Judge’s dilemma in Derbyshire grandmother killing case

The Andrea Cutler case presented Nottingham Crown Court judge Gregory Dickinson with a dilemma over how to sentence her for the brutal killing of Belper grandmother Sandra Bainbridge in December 2013.
Nottingham Crown CourtNottingham Crown Court
Nottingham Crown Court

It was a question of balancing the need to protect the public from a dangerous woman with the need to ensure she received treatment for her mental illness.

In the end, it boiled down to the simple choice of whether to send Cutler to prison for life or back to the secure unit of a hospital, where she had been treated since last June.

And Judge Dickinson was persuaded by expert evidence given by eminent London-based psychiatrist Dr Philip Joseph, who stressed that the cause of the killing was Cutler’s mental illness, which needed to be properly treated.

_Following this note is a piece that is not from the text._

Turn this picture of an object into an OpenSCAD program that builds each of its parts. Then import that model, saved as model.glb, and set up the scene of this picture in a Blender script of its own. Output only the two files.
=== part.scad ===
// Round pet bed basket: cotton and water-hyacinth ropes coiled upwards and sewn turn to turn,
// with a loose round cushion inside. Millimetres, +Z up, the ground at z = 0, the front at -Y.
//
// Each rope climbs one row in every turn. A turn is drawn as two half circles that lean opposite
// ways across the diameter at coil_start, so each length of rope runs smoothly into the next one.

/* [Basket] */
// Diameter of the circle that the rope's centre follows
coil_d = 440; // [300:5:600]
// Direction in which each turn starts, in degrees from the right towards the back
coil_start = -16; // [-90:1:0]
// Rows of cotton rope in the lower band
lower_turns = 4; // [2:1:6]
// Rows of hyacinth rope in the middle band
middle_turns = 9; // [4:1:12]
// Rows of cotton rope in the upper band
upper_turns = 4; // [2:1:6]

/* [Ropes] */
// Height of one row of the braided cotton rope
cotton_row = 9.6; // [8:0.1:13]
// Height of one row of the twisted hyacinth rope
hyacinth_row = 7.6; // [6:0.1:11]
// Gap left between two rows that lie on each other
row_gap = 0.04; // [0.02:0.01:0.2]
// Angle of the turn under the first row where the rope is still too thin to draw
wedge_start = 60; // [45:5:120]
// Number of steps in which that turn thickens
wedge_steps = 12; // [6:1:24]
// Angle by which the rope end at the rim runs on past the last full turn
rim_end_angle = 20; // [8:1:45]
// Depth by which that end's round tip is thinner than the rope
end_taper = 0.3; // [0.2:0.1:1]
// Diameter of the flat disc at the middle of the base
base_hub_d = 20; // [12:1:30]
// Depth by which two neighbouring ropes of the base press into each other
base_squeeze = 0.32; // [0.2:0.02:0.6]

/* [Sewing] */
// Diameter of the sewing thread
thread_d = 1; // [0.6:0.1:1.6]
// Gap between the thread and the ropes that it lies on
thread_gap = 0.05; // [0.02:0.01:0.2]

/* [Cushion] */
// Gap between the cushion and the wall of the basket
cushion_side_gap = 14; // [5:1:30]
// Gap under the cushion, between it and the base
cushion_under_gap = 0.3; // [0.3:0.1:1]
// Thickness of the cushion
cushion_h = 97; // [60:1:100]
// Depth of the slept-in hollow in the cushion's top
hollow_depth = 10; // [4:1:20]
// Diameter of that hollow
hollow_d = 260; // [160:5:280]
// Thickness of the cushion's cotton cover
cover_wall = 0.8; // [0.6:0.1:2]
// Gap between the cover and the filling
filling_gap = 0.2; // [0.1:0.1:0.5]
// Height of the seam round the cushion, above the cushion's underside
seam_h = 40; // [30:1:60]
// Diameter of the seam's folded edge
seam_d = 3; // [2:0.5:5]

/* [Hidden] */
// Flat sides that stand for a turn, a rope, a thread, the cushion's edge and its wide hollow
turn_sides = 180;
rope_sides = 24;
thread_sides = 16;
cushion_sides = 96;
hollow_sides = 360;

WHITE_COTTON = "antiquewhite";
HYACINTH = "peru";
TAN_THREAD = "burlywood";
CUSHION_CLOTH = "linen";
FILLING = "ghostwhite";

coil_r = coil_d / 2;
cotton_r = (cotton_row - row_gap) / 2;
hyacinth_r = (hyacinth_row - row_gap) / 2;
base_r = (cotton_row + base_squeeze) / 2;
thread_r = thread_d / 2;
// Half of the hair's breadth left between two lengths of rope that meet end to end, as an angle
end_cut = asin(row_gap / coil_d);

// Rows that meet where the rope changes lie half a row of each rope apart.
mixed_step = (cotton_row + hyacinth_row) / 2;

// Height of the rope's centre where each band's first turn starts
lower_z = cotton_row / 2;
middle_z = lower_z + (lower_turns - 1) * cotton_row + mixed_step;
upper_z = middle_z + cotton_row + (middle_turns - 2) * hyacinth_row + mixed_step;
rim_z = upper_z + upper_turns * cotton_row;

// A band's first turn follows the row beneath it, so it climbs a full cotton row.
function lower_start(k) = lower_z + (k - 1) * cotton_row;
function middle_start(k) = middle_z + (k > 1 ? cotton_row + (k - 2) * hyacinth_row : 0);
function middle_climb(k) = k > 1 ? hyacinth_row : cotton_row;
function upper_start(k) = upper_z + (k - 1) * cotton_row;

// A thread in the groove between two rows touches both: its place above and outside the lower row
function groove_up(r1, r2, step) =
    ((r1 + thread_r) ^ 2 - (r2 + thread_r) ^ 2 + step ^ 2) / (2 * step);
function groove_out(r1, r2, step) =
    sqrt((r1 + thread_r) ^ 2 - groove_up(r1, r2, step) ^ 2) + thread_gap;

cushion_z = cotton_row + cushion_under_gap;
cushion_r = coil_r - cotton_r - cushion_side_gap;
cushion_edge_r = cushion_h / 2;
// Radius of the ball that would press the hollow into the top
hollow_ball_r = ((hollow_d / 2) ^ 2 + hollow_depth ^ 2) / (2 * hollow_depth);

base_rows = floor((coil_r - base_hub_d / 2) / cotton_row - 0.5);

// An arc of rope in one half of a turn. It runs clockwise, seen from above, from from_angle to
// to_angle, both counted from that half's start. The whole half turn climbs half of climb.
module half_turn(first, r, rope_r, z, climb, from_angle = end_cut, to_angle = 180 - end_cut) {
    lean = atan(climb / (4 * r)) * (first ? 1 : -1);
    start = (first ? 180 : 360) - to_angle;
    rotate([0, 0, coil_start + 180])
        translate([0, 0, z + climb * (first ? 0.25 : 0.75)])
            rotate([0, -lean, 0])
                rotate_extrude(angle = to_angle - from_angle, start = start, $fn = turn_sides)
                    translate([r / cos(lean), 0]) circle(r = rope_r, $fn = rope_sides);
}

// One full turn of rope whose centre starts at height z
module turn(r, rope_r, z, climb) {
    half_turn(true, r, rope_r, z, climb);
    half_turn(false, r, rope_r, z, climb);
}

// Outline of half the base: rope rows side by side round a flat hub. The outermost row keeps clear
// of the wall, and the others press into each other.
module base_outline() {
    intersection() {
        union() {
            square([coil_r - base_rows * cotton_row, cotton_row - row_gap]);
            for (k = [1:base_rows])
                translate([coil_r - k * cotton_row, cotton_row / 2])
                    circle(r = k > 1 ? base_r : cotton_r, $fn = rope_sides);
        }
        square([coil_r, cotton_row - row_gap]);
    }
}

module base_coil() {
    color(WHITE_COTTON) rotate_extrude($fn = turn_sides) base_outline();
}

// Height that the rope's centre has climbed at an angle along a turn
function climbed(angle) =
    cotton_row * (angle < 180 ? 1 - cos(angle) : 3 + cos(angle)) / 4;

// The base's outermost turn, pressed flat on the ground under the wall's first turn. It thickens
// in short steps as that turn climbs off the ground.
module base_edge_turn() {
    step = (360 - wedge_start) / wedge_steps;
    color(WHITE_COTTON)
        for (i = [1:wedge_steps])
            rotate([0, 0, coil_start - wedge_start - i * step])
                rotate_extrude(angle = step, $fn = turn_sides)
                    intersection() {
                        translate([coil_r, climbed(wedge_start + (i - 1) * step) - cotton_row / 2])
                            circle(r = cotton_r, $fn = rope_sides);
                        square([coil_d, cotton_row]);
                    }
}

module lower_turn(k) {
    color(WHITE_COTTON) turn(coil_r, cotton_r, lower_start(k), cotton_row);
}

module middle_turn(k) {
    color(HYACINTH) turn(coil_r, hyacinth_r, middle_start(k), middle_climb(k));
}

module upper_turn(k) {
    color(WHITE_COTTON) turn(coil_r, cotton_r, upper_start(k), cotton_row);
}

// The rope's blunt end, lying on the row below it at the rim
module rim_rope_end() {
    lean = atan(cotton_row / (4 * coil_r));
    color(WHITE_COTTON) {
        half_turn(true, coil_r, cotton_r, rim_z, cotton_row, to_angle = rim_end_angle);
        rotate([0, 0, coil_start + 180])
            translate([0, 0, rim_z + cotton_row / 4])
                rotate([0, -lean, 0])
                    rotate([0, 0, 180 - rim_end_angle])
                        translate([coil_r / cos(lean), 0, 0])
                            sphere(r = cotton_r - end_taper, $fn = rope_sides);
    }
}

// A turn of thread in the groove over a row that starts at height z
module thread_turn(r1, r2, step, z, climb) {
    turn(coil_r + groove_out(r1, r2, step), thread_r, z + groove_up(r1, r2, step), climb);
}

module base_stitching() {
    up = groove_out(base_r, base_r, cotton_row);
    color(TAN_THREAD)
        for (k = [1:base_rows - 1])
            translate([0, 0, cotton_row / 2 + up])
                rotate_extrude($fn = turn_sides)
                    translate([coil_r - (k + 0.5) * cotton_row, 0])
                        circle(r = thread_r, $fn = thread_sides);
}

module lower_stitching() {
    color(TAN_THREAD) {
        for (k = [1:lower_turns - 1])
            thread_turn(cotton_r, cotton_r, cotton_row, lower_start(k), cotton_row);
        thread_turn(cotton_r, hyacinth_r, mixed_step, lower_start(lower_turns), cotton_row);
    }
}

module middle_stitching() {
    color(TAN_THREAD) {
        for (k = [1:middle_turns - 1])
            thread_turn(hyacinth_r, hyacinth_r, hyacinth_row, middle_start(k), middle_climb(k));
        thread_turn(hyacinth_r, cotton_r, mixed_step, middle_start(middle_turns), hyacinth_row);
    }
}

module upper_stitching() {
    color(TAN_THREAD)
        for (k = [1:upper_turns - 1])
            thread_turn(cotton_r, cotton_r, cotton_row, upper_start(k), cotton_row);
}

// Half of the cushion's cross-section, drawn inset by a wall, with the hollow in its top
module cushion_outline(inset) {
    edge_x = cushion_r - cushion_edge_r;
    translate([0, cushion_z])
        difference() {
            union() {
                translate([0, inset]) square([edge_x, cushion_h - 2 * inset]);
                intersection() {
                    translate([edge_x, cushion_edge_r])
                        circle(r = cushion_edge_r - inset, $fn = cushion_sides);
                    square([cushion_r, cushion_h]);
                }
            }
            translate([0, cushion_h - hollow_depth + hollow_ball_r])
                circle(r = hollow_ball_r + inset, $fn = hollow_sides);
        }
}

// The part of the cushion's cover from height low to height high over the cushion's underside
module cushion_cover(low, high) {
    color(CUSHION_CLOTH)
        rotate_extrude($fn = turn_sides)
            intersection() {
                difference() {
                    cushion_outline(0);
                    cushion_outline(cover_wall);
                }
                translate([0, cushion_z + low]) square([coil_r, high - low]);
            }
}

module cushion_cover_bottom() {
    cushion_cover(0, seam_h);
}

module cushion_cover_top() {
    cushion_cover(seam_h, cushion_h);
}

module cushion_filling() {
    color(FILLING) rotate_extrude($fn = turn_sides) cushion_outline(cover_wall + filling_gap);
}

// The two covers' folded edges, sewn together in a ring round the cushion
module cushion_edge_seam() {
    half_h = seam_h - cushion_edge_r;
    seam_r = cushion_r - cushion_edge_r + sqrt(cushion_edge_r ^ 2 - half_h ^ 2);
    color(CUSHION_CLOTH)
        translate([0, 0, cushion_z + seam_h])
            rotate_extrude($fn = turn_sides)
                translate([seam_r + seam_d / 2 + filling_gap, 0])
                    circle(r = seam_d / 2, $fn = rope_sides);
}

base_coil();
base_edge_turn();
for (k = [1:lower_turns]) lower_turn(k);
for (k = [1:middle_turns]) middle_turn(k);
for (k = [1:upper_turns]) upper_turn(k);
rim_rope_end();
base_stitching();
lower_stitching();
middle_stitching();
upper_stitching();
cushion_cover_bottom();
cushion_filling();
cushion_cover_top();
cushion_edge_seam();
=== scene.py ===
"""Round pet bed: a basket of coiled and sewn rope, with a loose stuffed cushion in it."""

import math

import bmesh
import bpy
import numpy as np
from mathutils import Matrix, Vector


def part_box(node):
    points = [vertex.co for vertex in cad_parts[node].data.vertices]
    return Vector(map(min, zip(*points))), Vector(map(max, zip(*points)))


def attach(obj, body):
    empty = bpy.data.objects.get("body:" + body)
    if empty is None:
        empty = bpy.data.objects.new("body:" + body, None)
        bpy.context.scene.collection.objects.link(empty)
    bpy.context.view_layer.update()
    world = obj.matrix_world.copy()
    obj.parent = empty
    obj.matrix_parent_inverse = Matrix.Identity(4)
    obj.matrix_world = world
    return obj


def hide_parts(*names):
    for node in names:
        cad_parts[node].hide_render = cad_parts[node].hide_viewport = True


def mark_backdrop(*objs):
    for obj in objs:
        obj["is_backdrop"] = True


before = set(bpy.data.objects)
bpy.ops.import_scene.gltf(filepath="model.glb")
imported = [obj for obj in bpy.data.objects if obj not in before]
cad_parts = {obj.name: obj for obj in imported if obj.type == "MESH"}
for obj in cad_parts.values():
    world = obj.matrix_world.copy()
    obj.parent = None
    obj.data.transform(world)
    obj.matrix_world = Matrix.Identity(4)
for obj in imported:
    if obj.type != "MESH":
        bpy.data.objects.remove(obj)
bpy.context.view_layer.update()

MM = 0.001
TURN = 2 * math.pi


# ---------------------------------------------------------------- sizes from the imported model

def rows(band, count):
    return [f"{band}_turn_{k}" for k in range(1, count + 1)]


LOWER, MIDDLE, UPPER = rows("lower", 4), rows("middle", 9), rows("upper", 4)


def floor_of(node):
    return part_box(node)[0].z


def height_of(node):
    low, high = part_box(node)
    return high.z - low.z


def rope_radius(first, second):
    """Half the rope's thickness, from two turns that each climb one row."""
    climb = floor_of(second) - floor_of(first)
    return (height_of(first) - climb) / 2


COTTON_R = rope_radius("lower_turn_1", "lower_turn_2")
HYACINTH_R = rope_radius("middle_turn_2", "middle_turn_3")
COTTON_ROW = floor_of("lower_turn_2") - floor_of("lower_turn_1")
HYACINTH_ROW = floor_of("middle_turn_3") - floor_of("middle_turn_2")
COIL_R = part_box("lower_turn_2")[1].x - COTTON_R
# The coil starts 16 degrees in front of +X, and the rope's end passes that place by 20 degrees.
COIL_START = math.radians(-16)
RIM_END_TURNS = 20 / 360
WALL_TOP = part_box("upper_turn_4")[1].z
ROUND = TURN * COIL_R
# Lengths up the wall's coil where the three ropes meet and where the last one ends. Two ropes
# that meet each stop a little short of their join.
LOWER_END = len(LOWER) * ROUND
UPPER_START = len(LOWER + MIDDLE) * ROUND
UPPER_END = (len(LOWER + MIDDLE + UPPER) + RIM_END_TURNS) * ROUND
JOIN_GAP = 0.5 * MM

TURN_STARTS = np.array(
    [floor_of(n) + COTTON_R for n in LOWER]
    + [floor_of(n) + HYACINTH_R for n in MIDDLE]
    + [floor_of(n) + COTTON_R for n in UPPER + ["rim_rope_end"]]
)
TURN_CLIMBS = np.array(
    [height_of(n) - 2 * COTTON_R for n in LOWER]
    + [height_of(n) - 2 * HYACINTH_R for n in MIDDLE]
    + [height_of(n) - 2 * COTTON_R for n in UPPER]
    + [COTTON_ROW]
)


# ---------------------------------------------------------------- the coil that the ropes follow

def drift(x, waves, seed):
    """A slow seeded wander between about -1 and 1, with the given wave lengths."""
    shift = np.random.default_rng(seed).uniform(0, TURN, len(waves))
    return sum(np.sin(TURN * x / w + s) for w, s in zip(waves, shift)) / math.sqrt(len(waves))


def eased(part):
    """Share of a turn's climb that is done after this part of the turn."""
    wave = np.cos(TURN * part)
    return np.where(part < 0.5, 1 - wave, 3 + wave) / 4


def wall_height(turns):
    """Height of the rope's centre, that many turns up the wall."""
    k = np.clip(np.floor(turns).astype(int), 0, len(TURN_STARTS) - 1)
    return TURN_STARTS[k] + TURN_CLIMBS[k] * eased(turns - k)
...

Said Dr Joseph: “With life imprisonment, there is a real risk that she would stop her medication, which she would be entitled to do, and so pose a significant risk of violence to other prisoners and to herself,” said Dr Joseph.

“Indeed, when she was originally remanded to prison for this offence in 2013, some of the other prisoners were frightened of her.

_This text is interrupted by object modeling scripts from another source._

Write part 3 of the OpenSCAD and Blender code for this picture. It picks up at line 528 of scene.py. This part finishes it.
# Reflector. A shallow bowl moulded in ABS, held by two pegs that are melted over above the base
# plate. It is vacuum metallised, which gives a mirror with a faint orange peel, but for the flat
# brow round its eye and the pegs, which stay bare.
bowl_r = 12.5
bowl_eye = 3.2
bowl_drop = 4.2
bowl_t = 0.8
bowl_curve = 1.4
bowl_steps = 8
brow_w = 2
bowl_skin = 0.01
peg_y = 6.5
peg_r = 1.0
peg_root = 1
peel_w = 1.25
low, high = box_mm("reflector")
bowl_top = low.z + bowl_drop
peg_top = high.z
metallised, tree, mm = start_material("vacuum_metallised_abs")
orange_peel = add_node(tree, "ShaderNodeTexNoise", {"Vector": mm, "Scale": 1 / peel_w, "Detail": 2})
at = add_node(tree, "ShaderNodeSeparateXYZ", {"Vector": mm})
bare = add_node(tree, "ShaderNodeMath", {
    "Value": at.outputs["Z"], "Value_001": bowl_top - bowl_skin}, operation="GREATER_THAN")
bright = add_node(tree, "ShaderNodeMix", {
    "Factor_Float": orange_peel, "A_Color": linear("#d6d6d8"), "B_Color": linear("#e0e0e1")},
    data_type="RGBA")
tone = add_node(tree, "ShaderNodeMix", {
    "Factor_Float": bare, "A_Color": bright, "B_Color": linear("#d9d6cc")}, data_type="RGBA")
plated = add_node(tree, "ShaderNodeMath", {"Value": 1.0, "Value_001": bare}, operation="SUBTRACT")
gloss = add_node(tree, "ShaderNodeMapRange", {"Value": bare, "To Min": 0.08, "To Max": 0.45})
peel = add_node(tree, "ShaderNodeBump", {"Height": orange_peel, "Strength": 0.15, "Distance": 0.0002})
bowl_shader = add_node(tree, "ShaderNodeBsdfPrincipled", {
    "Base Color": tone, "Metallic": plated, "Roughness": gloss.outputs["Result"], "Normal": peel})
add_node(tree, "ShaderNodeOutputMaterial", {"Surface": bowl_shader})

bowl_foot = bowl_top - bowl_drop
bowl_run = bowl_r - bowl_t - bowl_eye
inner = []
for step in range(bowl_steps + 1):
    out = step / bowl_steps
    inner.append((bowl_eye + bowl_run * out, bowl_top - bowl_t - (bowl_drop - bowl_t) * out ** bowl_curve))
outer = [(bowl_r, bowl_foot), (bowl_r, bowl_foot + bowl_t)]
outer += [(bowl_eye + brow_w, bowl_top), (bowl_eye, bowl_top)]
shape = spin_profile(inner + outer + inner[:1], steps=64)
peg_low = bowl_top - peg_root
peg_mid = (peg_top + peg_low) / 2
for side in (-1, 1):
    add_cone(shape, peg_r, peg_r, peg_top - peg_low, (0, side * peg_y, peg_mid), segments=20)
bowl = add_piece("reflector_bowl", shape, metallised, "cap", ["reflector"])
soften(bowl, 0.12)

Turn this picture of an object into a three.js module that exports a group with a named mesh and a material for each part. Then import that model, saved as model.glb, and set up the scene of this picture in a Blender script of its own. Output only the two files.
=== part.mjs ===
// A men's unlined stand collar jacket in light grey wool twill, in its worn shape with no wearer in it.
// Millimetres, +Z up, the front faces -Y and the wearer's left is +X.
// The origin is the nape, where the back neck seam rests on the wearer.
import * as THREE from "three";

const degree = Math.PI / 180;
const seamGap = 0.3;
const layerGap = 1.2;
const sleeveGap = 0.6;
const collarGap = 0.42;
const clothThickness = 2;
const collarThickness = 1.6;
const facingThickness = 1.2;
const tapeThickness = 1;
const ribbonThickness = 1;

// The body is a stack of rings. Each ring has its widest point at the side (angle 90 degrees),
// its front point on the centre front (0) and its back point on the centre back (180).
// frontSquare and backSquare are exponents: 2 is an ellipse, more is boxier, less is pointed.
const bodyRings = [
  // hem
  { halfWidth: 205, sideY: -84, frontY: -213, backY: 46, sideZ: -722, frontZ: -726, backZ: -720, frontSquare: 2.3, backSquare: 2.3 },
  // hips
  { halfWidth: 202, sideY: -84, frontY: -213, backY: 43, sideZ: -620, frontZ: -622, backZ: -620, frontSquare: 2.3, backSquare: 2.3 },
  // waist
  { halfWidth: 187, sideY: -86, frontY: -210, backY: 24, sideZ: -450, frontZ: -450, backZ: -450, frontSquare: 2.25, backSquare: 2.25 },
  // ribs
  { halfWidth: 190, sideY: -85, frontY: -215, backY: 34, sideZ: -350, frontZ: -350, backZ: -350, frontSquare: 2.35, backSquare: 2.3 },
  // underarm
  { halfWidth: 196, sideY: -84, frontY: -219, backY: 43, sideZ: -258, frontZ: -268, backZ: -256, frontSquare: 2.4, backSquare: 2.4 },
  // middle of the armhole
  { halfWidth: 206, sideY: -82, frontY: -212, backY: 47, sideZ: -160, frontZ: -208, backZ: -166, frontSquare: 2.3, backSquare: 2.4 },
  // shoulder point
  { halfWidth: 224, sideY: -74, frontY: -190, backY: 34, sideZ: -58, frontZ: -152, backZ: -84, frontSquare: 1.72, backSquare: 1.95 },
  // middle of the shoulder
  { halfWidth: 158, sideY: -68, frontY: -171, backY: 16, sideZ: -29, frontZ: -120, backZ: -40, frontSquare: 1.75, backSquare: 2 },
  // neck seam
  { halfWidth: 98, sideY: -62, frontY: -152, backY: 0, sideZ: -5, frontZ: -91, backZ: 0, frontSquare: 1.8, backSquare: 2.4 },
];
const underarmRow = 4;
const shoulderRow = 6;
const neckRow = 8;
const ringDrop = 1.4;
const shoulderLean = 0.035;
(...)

“I would be surprised if she ever agreed to take her medication. However, with a hospital order, under the Mental Health Act, she would be compelled to take her medication.”

Dr Joseph said Cutler’s illness meant she was “irrational and unable to control her actions”.

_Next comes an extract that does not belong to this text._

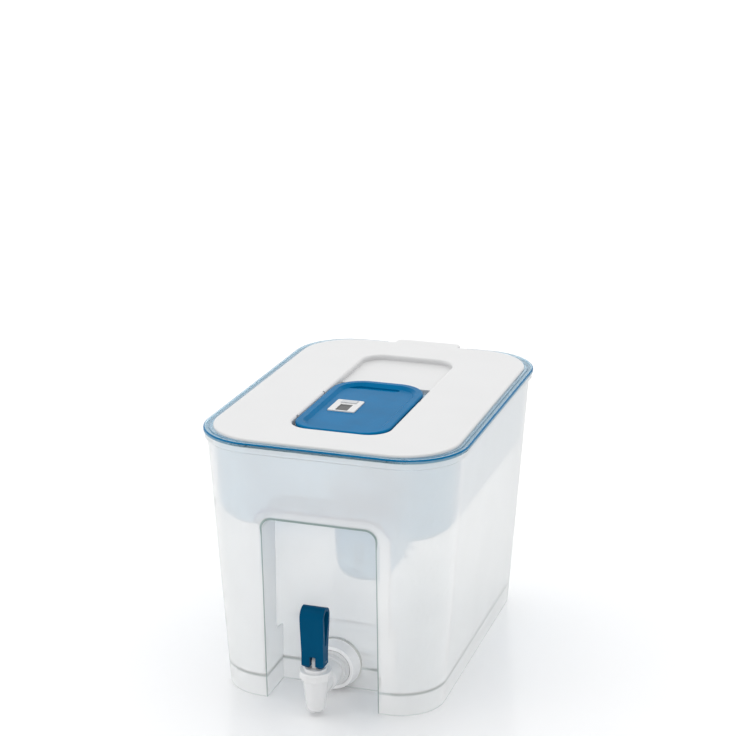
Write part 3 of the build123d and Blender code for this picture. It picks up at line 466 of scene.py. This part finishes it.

“Had she not been mentally ill, I cannot see how this could have possibly happened.

“With proper medication, there is a low risk of her committing violent offending. Since her treatment, it has begun to sink in what she has done.”

Dr Joseph said that, without treatment, Cutler was dangerous and said the risk she posed was more connected to her mental illness than her use of illicit drugs.

“She has behaved in a bizarre, erratic and aggressive manner, making deluded accusations, including threats to kill her parents,” he said.

“She can react in a very unpredictable manner, and satisfies the test of dangerousness. There is a realistic possibility she will behave violently in the future. But if she takes her medication and doesn’t take illicit drugs, she would not present an appreciable risk to the public.”

The judge agreed that Cutler will be more effectively managed in a secure hospital, rather than in prison.

In his summing-up, he said: “My first instinct was to impose life imprisonment, to lock her up and throw away the key.

“But Andrea Cutler has a long-standing mental illness, which was the cause of her terrible actions.

“This illness is characterised by paranoid and delusional beliefs and chaotic behaviour, and she is liable to compulsive action and outbursts of aggression. She has no insight into her condition, which is why she refused to take her medication and did not co-operate.

“Without her mental illness, I would give life imprisonment. But since last June, when she was transferred to the secure unit of a hospital, she has responded to medication.

“She will remain in that psychiatric unit for the foreseeable future. She must not be released until she poses no significant risk to the public. If and when she is released, the greatest possible protection to the public must be put in place.”

For Cutler, Tony Badenoch (defending) insisted that placing her in hospital, rather than prison, was”not the easy way out”.

“It is the right outcome, based on medical opinion,” said Badenoch. “But for her illness, this would never have happened.

“Since her treatment at the psychiatric unit started last June, Andrea Cutler now has some recognition of what she did, and expresses her remorse.”